Posted at 11:47 AM on September 24, 2007
by Bob Collins
(2 Comments)
Required reading -- for both Republicans and Democrats -- comes today from Jeff Johnson, the former state representative from Plymouth, defeated candidate for attorney general in 2006, and now a candidate for Hennepin County Commissioner.
Johnson, writing in the Star Tribune on the 3rd District race has words of advice and caution for Republicans who may be fretting that the district is unwinnable for conservative Republicans.
Taking a few shots at those who think the only way the seat can be held is if Republicans nominate a moderate, Johnson contends a true conservative can energize a base that needs energizing.
Don't get me wrong. I'm not a Republican who believes that we should drive moderates out of the GOP. I believe our party should be broad and deep, welcoming those who support many of our core beliefs even while disagreeing with parts of our platform. I just don't think that those of us who are conservatives in the Third have to choose a candidate who is much more liberal than we are in order to win next year.
If Johnson's treatise sounds familiar, it's close to the one the Republicans used to great success in the election of 2002, as delivered then by Ron Eibensteiner in 2002 (i.e. "Talk about the issue that the voters cares most about, and keep your mouth shut about everything else.")
Eibensteiner, you'll recall, was forced out of his job for straying from the principles embraced by some of the most influential party members.
This is the first (and only) time I'll agree with Jeff Johnson: he notes that to win the Third, the candidate must campaign on the "issues that are most important to the citizens of the district: taxes, federal spending, education, health care and national security."

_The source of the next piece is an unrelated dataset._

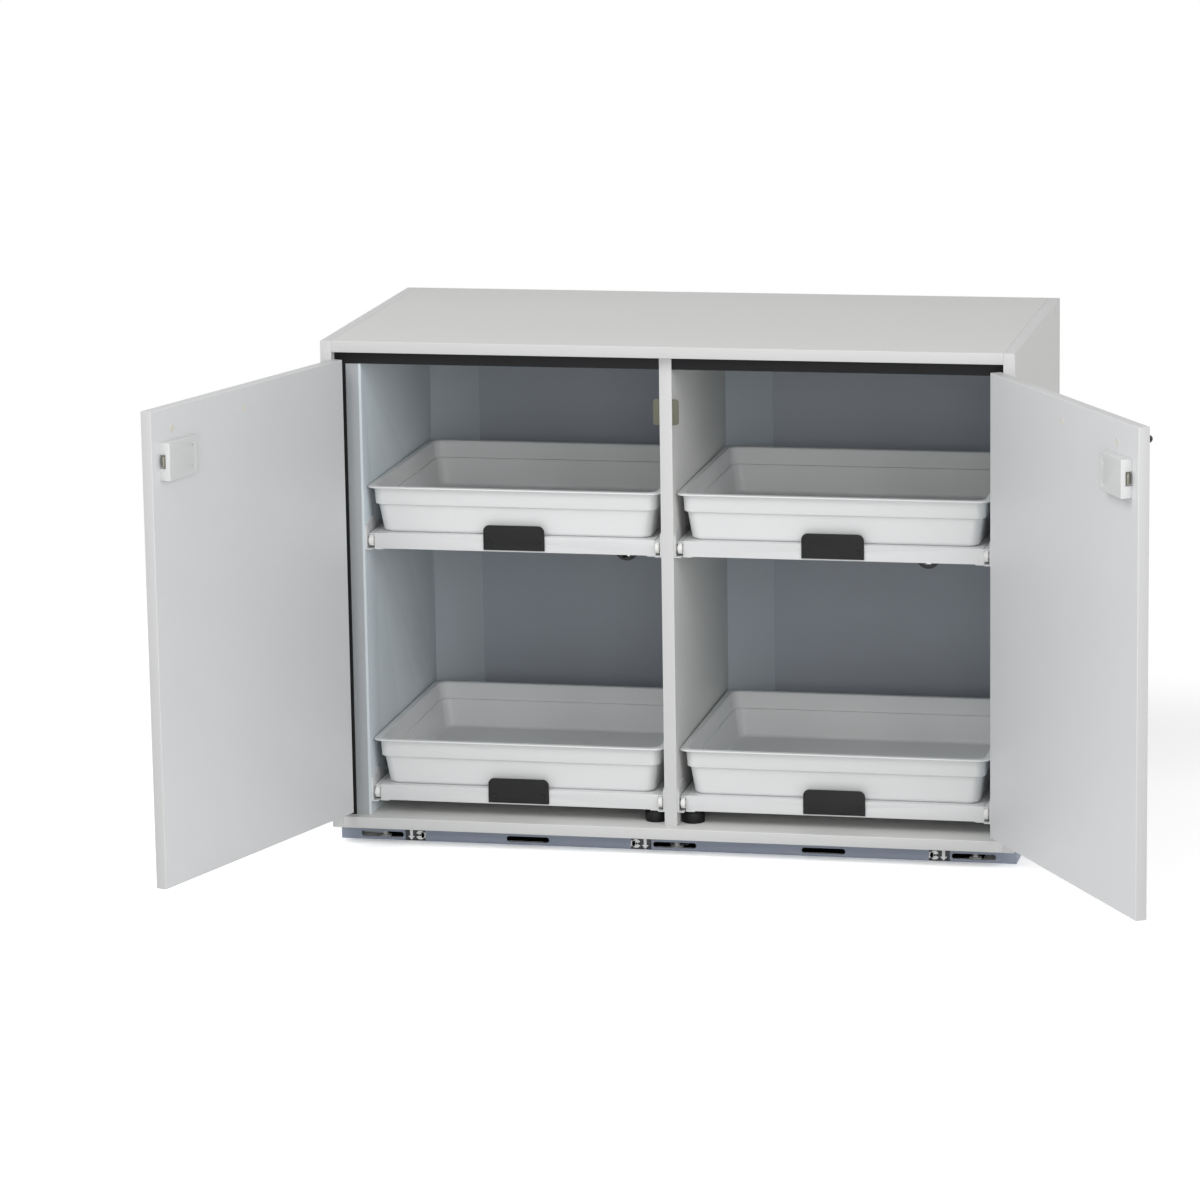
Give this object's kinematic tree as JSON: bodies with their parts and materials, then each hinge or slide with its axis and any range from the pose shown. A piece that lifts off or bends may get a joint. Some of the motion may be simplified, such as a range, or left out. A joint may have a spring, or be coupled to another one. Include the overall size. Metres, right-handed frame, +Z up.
{
  "type": "under-bench reagent cabinet",
  "caption": "Low grey cabinet with two wing doors on piano hinges, a divider, a plinth and pull-out shelves that carry lift-off plastic trays for reagent bottles.",
  "frame": {"origin": "plan centre of the cabinet's body, on the floor", "axes": "+X to the right as seen from the front, +Y to the back, +Z up; the doors open towards -Y"},
  "size_m": [1.5158, 1.0811, 0.82],
  "materials": {
    "board": "melamine-faced board, satin, light grey",
    "back_board": "coated board, matt, grey",
    "lining": "coated board, matt, cool grey",
    "seal": "matt black strip",
    "dark_plastic": "moulded, dark grey",
    "plinth": "powder coat, blue grey",
    "nylon": "moulded nylon, white",
    "black_plastic": "moulded, fine grain, black",
    "caps": "moulded, light grey",
    "strike": "dark nickel plate",
    "steel": "zinc plate",
    "white_metal": "powder coat, off-white",
    "cover_plug": "moulded, cream",
    "latch_plastic": "moulded, light grey",
    "bright_steel": "bright nickel plate",
    "tray_plastic": "thermoformed polypropylene, off-white"
  },
  "bodies": {
    "carcass": {"left_side_panel": "board", "right_side_panel": "board", "top_panel": "board", "bottom_panel": "board", "back_panel": "back_board", "divider_panel": "board", "inner_walls": "lining", "hinge_fillers": "lining", "seal_strips": "seal", "duct_boards": "lining", "vent_rosettes": "dark_plastic", "plinth_front_rail": "plinth", "plinth_inner_rails": "plinth", "levelling_feet": "nylon", "floor_caps": "black_plastic", "connector_caps": "caps", "strike_plate": "strike", "hinge_frame_leaves": "steel", "cabinet_runners": "white_metal", "carcass_screws": "steel"},
    "left_door": {"left_door_panel": "board", "left_door_hinge_leaf": "steel", "left_door_handle": "black_plastic", "left_door_screws": "steel", "left_screw_covers": "cover_plug", "left_latch_housing": "latch_plastic", "left_latch_spring": "steel"},
    "left_bolt": {"left_latch_bolt": "bright_steel"},
    "right_door": {"right_door_panel": "board", "right_door_hinge_leaf": "steel", "right_door_handle": "black_plastic", "right_door_screws": "steel", "right_screw_covers": "cover_plug", "right_latch_housing": "latch_plastic", "right_latch_spring": "steel"},
    "right_bolt": {"right_latch_bolt": "bright_steel"},
    "upper_left_drawer": {"upper_left_shelf": "white_metal", "upper_left_slides": "white_metal", "upper_left_pull": "black_plastic"},
    "upper_left_tray": {"upper_left_tray": "tray_plastic"},
    "upper_left_front_rollers": {"upper_left_front_rollers": "nylon"},
    "upper_left_rear_rollers": {"upper_left_rear_rollers": "nylon"},
    "upper_right_drawer": {"upper_right_shelf": "white_metal", "upper_right_slides": "white_metal", "upper_right_pull": "black_plastic"},
    "upper_right_tray": {"upper_right_tray": "tray_plastic"},
    "upper_right_front_rollers": {"upper_right_front_rollers": "nylon"},
    "upper_right_rear_rollers": {"upper_right_rear_rollers": "nylon"},
    "lower_left_drawer": {"lower_left_shelf": "white_metal", "lower_left_slides": "white_metal", "lower_left_pull": "black_plastic"},
    "lower_left_tray": {"lower_left_tray": "tray_plastic"},
    "lower_left_front_rollers": {"lower_left_front_rollers": "nylon"},
    "lower_left_rear_rollers": {"lower_left_rear_rollers": "nylon"},
    "lower_right_drawer": {"lower_right_shelf": "white_metal", "lower_right_slides": "white_metal", "lower_right_pull": "black_plastic"},
    "lower_right_tray": {"lower_right_tray": "tray_plastic"},
    "lower_right_front_rollers": {"lower_right_front_rollers": "nylon"},
    "lower_right_rear_rollers": {"lower_right_rear_rollers": "nylon"}
  },
  "joints": [
    {"name": "left_door_swing", "type": "hinge", "parent": "carcass", "child": "left_door", "pos_m": [-0.53, -0.2872, 0.425], "axis": [0, 0, -1], "range_deg": [-108, 17]},
    {"name": "left_bolt_slide", "type": "slide", "parent": "left_door", "child": "left_bolt", "axis": [0.309, 0.9511, 0], "range_m": [0, 0.0036], "stiffness_N_per_m": 400, "springref_m": -0.004, "deforming": ["left_latch_spring"]},
    {"name": "right_door_swing", "type": "hinge", "parent": "carcass", "child": "right_door", "pos_m": [0.53, -0.2872, 0.425], "axis": [0, 0, 1], "range_deg": [-121.5, 3.5]},
    {"name": "right_bolt_slide", "type": "slide", "parent": "right_door", "child": "right_bolt", "axis": [-0.5225, 0.8526, 0], "range_m": [0, 0.0036], "stiffness_N_per_m": 400, "springref_m": -0.004, "deforming": ["right_latch_spring"]},
    {"name": "upper_left_drawer_slide", "type": "slide", "parent": "carcass", "child": "upper_left_drawer", "axis": [0, -1, 0], "range_m": [0, 0.34]},
    {"name": "upper_left_tray_lift", "type": "slide", "parent": "upper_left_drawer", "child": "upper_left_tray", "axis": [0, 0, 1], "range_m": [0, 0.1]},
    {"name": "upper_left_front_roller_spin", "type": "hinge", "parent": "carcass", "child": "upper_left_front_rollers", "pos_m": [-0.25, -0.251, 0.4952], "axis": [1, 0, 0], "range_deg": [-5, 2170]},
    {"name": "upper_left_rear_roller_spin", "type": "hinge", "parent": "upper_left_drawer", "child": "upper_left_rear_rollers", "pos_m": [-0.25, 0.167, 0.4915], "axis": [1, 0, 0], "range_deg": [-5, 2535]},
    {"name": "upper_right_drawer_slide", "type": "slide", "parent": "carcass", "child": "upper_right_drawer", "axis": [0, -1, 0], "range_m": [0, 0.34]},
    {"name": "upper_right_tray_lift", "type": "slide", "parent": "upper_right_drawer", "child": "upper_right_tray", "axis": [0, 0, 1], "range_m": [0, 0.1]},
    {"name": "upper_right_front_roller_spin", "type": "hinge", "parent": "carcass", "child": "upper_right_front_rollers", "pos_m": [0.26025, -0.251, 0.4952], "axis": [1, 0, 0], "range_deg": [-5, 2170]},
    {"name": "upper_right_rear_roller_spin", "type": "hinge", "parent": "upper_right_drawer", "child": "upper_right_rear_rollers", "pos_m": [0.26025, 0.167, 0.4915], "axis": [1, 0, 0], "range_deg": [-5, 2535]},
    {"name": "lower_left_drawer_slide", "type": "slide", "parent": "carcass", "child": "lower_left_drawer", "axis": [0, -1, 0], "range_m": [0, 0.34]},
    {"name": "lower_left_tray_lift", "type": "slide", "parent": "lower_left_drawer", "child": "lower_left_tray", "axis": [0, 0, 1], "range_m": [0, 0.12]},
    {"name": "lower_left_front_roller_spin", "type": "hinge", "parent": "carcass", "child": "lower_left_front_rollers", "pos_m": [-0.25, -0.251, 0.0832], "axis": [1, 0, 0], "range_deg": [-5, 2170]},
    {"name": "lower_left_rear_roller_spin", "type": "hinge", "parent": "lower_left_drawer", "child": "lower_left_rear_rollers", "pos_m": [-0.25, 0.167, 0.0795], "axis": [1, 0, 0], "range_deg": [-5, 2535]},
    {"name": "lower_right_drawer_slide", "type": "slide", "parent": "carcass", "child": "lower_right_drawer", "axis": [0, -1, 0], "range_m": [0, 0.34]},
    {"name": "lower_right_tray_lift", "type": "slide", "parent": "lower_right_drawer", "child": "lower_right_tray", "axis": [0, 0, 1], "range_m": [0, 0.12]},
    {"name": "lower_right_front_roller_spin", "type": "hinge", "parent": "carcass", "child": "lower_right_front_rollers", "pos_m": [0.26025, -0.251, 0.0832], "axis": [1, 0, 0], "range_deg": [-5, 2170]},
    {"name": "lower_right_rear_roller_spin", "type": "hinge", "parent": "lower_right_drawer", "child": "lower_right_rear_rollers", "pos_m": [0.26025, 0.167, 0.0795], "axis": [1, 0, 0], "range_deg": [-5, 2535]}
  ],
  "couplings": [
    {"joint": "upper_left_front_roller_spin", "follows": "upper_left_drawer_slide", "rad_per_m": 111.11},
    {"joint": "upper_left_rear_roller_spin", "follows": "upper_left_drawer_slide", "rad_per_m": 129.87},
    {"joint": "upper_right_front_roller_spin", "follows": "upper_right_drawer_slide", "rad_per_m": 111.11},
    {"joint": "upper_right_rear_roller_spin", "follows": "upper_right_drawer_slide", "rad_per_m": 129.87},
    {"joint": "lower_left_front_roller_spin", "follows": "lower_left_drawer_slide", "rad_per_m": 111.11},
    {"joint": "lower_left_rear_roller_spin", "follows": "lower_left_drawer_slide", "rad_per_m": 129.87},
    {"joint": "lower_right_front_roller_spin", "follows": "lower_right_drawer_slide", "rad_per_m": 111.11},
    {"joint": "lower_right_rear_roller_spin", "follows": "lower_right_drawer_slide", "rad_per_m": 129.87}
  ]
}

He's absolutely right. The bad thing for Johnson and Republicans is that they are on the wrong side of these issues for the Third. Despite its wealth, 3CD residents want fiscal responsibility, not fiscal restraint (i.e. spending money on necessary services wins out over "no new taxes"). Combined with out-of-control federal spending in the last six years, Democrats wash even on taxes and win on federal spending. Education and health care are two issues that have propelled local DFLers to gains in the district. (I won't even mention that the President is about to veto federal legislation that expands health care for children.) And "national security" will play poorly in the Third, which has a large contingency of anti-war critics.
You got to watch these guys, these guys like Jeff Johnson. Bob reports:
"Johnson contends a true conservative can energize a base that needs energizing."
Well, what does that mean, in practice? Johnson is one of these stealth "Christian right" guys--pretends to Ronald Reagan/talk radio conservatism, but is actually a kind of "secret agent" for the national Christian right--a la Michele Bachmann. (When he campaigned for AG in 2006, it came out that he had wanted to shut down the U of MN's stem cell research program (to cater to the state's evangelical political movement.) See the following, from the City Pages: http://tinyurl.com/36xmjc
(you'll find it about half way down the article) He also campaigned heavily on and with the de facto endorsement of evangelical radio.
So when he talks about a true conservative--he may be talking about a "true conservative" in ordinary meaning of the term--or he may not, he may be talking about another stealth evangelical posing as a conservative, a la Bachmann.
The reason politicians like Johnson can have it "both ways" in making public statements like this is that the professional media here in MN likes to ignore the existence and influence of the national evangelical political movement in state politics.